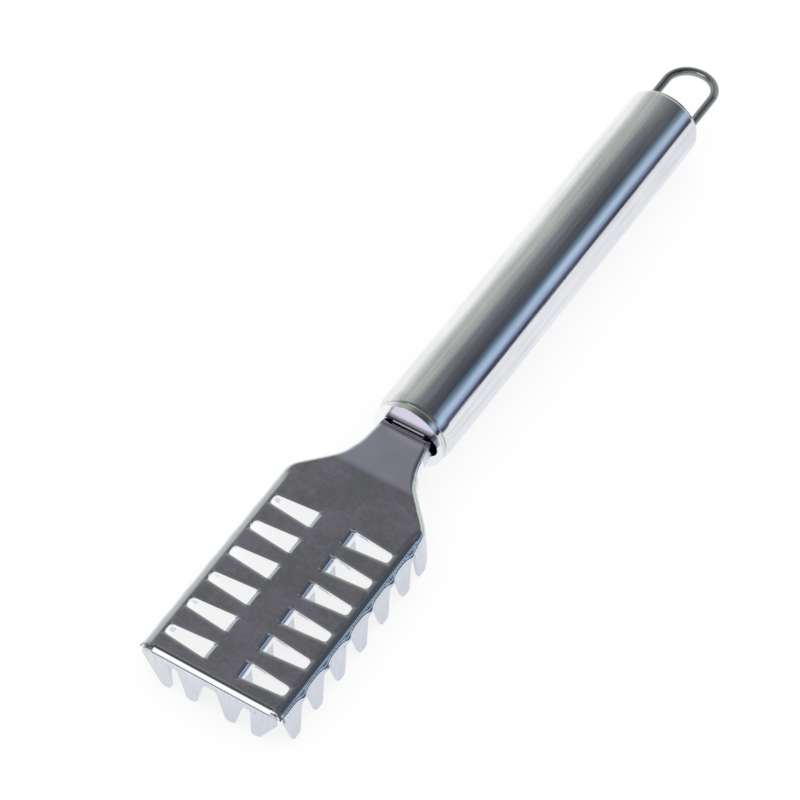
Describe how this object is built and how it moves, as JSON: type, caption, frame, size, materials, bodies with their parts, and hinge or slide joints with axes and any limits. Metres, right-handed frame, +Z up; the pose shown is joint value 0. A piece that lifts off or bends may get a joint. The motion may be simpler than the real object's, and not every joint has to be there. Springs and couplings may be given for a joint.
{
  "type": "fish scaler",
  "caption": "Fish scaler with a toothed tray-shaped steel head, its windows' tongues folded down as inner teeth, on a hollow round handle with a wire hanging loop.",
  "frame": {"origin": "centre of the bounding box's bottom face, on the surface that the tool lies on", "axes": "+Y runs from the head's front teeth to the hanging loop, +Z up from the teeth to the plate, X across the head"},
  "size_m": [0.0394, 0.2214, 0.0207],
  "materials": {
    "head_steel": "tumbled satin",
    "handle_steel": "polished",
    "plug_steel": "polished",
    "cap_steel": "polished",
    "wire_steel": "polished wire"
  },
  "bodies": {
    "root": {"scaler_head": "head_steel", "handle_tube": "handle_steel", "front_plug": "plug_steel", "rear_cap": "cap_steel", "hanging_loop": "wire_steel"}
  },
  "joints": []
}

+ + + +

**Exercise directions:** Please return the data above exactly as given.

**Result for this exercise:**
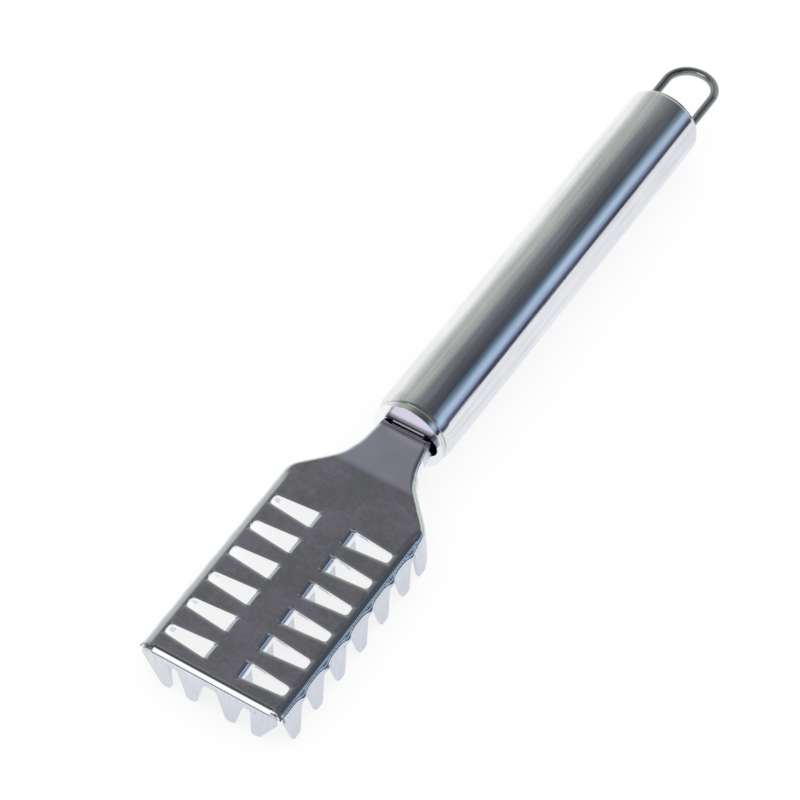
Describe how this object is built and how it moves, as JSON: type, caption, frame, size, materials, bodies with their parts, and hinge or slide joints with axes and any limits. Metres, right-handed frame, +Z up; the pose shown is joint value 0. A piece that lifts off or bends may get a joint. The motion may be simpler than the real object's, and not every joint has to be there. Springs and couplings may be given for a joint.
{
  "type": "fish scaler",
  "caption": "Fish scaler with a toothed tray-shaped steel head, its windows' tongues folded down as inner teeth, on a hollow round handle with a wire hanging loop.",
  "frame": {"origin": "centre of the bounding box's bottom face, on the surface that the tool lies on", "axes": "+Y runs from the head's front teeth to the hanging loop, +Z up from the teeth to the plate, X across the head"},
  "size_m": [0.0394, 0.2214, 0.0207],
  "materials": {
    "head_steel": "tumbled satin",
    "handle_steel": "polished",
    "plug_steel": "polished",
    "cap_steel": "polished",
    "wire_steel": "polished wire"
  },
  "bodies": {
    "root": {"scaler_head": "head_steel", "handle_tube": "handle_steel", "front_plug": "plug_steel", "rear_cap": "cap_steel", "hanging_loop": "wire_steel"}
  },
  "joints": []
}